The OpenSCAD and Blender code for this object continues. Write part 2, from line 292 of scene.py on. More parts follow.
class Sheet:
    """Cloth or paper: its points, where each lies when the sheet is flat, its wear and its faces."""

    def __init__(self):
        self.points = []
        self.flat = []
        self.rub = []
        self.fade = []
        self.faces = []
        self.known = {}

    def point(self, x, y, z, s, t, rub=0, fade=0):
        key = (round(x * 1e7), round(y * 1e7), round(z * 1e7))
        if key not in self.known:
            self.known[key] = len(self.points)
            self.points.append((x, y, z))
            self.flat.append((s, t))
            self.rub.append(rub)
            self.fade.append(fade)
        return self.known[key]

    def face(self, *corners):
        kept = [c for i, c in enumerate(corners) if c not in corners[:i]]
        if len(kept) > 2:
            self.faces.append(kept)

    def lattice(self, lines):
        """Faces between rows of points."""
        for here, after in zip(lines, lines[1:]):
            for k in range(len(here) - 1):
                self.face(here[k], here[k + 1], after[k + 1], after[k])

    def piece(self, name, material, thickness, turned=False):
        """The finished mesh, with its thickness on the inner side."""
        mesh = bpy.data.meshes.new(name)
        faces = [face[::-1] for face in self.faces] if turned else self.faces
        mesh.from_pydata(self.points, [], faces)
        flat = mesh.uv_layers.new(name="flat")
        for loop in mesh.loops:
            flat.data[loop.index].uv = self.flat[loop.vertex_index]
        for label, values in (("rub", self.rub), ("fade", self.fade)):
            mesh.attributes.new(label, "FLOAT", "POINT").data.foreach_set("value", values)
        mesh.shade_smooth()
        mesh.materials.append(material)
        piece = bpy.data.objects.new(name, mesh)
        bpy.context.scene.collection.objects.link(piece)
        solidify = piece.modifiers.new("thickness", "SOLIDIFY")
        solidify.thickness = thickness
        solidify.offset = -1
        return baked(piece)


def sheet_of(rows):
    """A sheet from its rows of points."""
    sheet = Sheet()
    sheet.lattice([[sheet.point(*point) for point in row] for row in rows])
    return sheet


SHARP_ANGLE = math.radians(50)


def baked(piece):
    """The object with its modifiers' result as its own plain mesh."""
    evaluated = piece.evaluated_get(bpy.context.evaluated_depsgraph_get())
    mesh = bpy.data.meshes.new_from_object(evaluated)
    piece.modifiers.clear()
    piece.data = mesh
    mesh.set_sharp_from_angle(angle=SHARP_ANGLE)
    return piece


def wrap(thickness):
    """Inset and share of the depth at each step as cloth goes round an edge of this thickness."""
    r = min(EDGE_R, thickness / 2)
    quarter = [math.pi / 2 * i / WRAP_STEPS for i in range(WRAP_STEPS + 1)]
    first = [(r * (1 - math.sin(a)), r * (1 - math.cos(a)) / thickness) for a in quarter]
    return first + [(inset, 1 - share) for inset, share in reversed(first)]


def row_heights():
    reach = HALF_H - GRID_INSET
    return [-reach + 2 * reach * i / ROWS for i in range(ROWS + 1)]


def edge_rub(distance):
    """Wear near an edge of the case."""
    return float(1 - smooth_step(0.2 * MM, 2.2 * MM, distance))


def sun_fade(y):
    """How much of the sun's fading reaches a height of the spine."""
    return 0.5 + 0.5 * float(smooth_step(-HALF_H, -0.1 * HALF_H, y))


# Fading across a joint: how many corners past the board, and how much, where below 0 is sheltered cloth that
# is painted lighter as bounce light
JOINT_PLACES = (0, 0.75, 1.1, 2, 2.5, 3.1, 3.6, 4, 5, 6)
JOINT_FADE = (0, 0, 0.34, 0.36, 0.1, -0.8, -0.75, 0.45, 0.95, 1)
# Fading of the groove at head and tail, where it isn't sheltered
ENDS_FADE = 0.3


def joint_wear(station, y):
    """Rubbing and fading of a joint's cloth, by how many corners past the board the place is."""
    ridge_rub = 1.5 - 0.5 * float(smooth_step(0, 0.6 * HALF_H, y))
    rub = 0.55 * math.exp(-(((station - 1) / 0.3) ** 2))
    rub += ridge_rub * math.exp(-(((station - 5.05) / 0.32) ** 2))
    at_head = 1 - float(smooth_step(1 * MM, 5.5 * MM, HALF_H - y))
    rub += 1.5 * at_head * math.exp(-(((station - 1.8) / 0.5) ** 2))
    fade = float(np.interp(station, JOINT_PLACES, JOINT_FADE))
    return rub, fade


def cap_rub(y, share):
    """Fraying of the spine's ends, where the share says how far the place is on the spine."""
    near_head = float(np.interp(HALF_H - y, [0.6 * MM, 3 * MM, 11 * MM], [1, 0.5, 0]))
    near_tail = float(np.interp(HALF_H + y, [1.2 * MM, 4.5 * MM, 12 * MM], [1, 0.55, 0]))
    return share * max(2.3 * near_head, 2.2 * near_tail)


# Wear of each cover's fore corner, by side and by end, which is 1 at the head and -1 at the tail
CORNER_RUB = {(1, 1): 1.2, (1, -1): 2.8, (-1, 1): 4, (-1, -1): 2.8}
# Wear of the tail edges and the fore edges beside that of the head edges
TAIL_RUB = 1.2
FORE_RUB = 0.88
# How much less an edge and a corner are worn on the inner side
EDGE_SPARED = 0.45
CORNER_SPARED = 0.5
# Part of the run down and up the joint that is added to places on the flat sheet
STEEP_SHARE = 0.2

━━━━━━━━

Your objective: Your task is to repeat the data exactly, with nothing left out.

Final result:
The OpenSCAD and Blender code for this object continues. Write part 2, from line 292 of scene.py on. More parts follow.
class Sheet:
    """Cloth or paper: its points, where each lies when the sheet is flat, its wear and its faces."""

    def __init__(self):
        self.points = []
        self.flat = []
        self.rub = []
        self.fade = []
        self.faces = []
        self.known = {}

    def point(self, x, y, z, s, t, rub=0, fade=0):
        key = (round(x * 1e7), round(y * 1e7), round(z * 1e7))
        if key not in self.known:
            self.known[key] = len(self.points)
            self.points.append((x, y, z))
            self.flat.append((s, t))
            self.rub.append(rub)
            self.fade.append(fade)
        return self.known[key]

    def face(self, *corners):
        kept = [c for i, c in enumerate(corners) if c not in corners[:i]]
        if len(kept) > 2:
            self.faces.append(kept)

    def lattice(self, lines):
        """Faces between rows of points."""
        for here, after in zip(lines, lines[1:]):
            for k in range(len(here) - 1):
                self.face(here[k], here[k + 1], after[k + 1], after[k])

    def piece(self, name, material, thickness, turned=False):
        """The finished mesh, with its thickness on the inner side."""
        mesh = bpy.data.meshes.new(name)
        faces = [face[::-1] for face in self.faces] if turned else self.faces
        mesh.from_pydata(self.points, [], faces)
        flat = mesh.uv_layers.new(name="flat")
        for loop in mesh.loops:
            flat.data[loop.index].uv = self.flat[loop.vertex_index]
        for label, values in (("rub", self.rub), ("fade", self.fade)):
            mesh.attributes.new(label, "FLOAT", "POINT").data.foreach_set("value", values)
        mesh.shade_smooth()
        mesh.materials.append(material)
        piece = bpy.data.objects.new(name, mesh)
        bpy.context.scene.collection.objects.link(piece)
        solidify = piece.modifiers.new("thickness", "SOLIDIFY")
        solidify.thickness = thickness
        solidify.offset = -1
        return baked(piece)


def sheet_of(rows):
    """A sheet from its rows of points."""
    sheet = Sheet()
    sheet.lattice([[sheet.point(*point) for point in row] for row in rows])
    return sheet


SHARP_ANGLE = math.radians(50)


def baked(piece):
    """The object with its modifiers' result as its own plain mesh."""
    evaluated = piece.evaluated_get(bpy.context.evaluated_depsgraph_get())
    mesh = bpy.data.meshes.new_from_object(evaluated)
    piece.modifiers.clear()
    piece.data = mesh
    mesh.set_sharp_from_angle(angle=SHARP_ANGLE)
    return piece


def wrap(thickness):
    """Inset and share of the depth at each step as cloth goes round an edge of this thickness."""
    r = min(EDGE_R, thickness / 2)
    quarter = [math.pi / 2 * i / WRAP_STEPS for i in range(WRAP_STEPS + 1)]
    first = [(r * (1 - math.sin(a)), r * (1 - math.cos(a)) / thickness) for a in quarter]
    return first + [(inset, 1 - share) for inset, share in reversed(first)]


def row_heights():
    reach = HALF_H - GRID_INSET
    return [-reach + 2 * reach * i / ROWS for i in range(ROWS + 1)]


def edge_rub(distance):
    """Wear near an edge of the case."""
    return float(1 - smooth_step(0.2 * MM, 2.2 * MM, distance))


def sun_fade(y):
    """How much of the sun's fading reaches a height of the spine."""
    return 0.5 + 0.5 * float(smooth_step(-HALF_H, -0.1 * HALF_H, y))


# Fading across a joint: how many corners past the board, and how much, where below 0 is sheltered cloth that
# is painted lighter as bounce light
JOINT_PLACES = (0, 0.75, 1.1, 2, 2.5, 3.1, 3.6, 4, 5, 6)
JOINT_FADE = (0, 0, 0.34, 0.36, 0.1, -0.8, -0.75, 0.45, 0.95, 1)
# Fading of the groove at head and tail, where it isn't sheltered
ENDS_FADE = 0.3


def joint_wear(station, y):
    """Rubbing and fading of a joint's cloth, by how many corners past the board the place is."""
    ridge_rub = 1.5 - 0.5 * float(smooth_step(0, 0.6 * HALF_H, y))
    rub = 0.55 * math.exp(-(((station - 1) / 0.3) ** 2))
    rub += ridge_rub * math.exp(-(((station - 5.05) / 0.32) ** 2))
    at_head = 1 - float(smooth_step(1 * MM, 5.5 * MM, HALF_H - y))
    rub += 1.5 * at_head * math.exp(-(((station - 1.8) / 0.5) ** 2))
    fade = float(np.interp(station, JOINT_PLACES, JOINT_FADE))
    return rub, fade


def cap_rub(y, share):
    """Fraying of the spine's ends, where the share says how far the place is on the spine."""
    near_head = float(np.interp(HALF_H - y, [0.6 * MM, 3 * MM, 11 * MM], [1, 0.5, 0]))
    near_tail = float(np.interp(HALF_H + y, [1.2 * MM, 4.5 * MM, 12 * MM], [1, 0.55, 0]))
    return share * max(2.3 * near_head, 2.2 * near_tail)


# Wear of each cover's fore corner, by side and by end, which is 1 at the head and -1 at the tail
CORNER_RUB = {(1, 1): 1.2, (1, -1): 2.8, (-1, 1): 4, (-1, -1): 2.8}
# Wear of the tail edges and the fore edges beside that of the head edges
TAIL_RUB = 1.2
FORE_RUB = 0.88
# How much less an edge and a corner are worn on the inner side
EDGE_SPARED = 0.45
CORNER_SPARED = 0.5
# Part of the run down and up the joint that is added to places on the flat sheet
STEEP_SHARE = 0.2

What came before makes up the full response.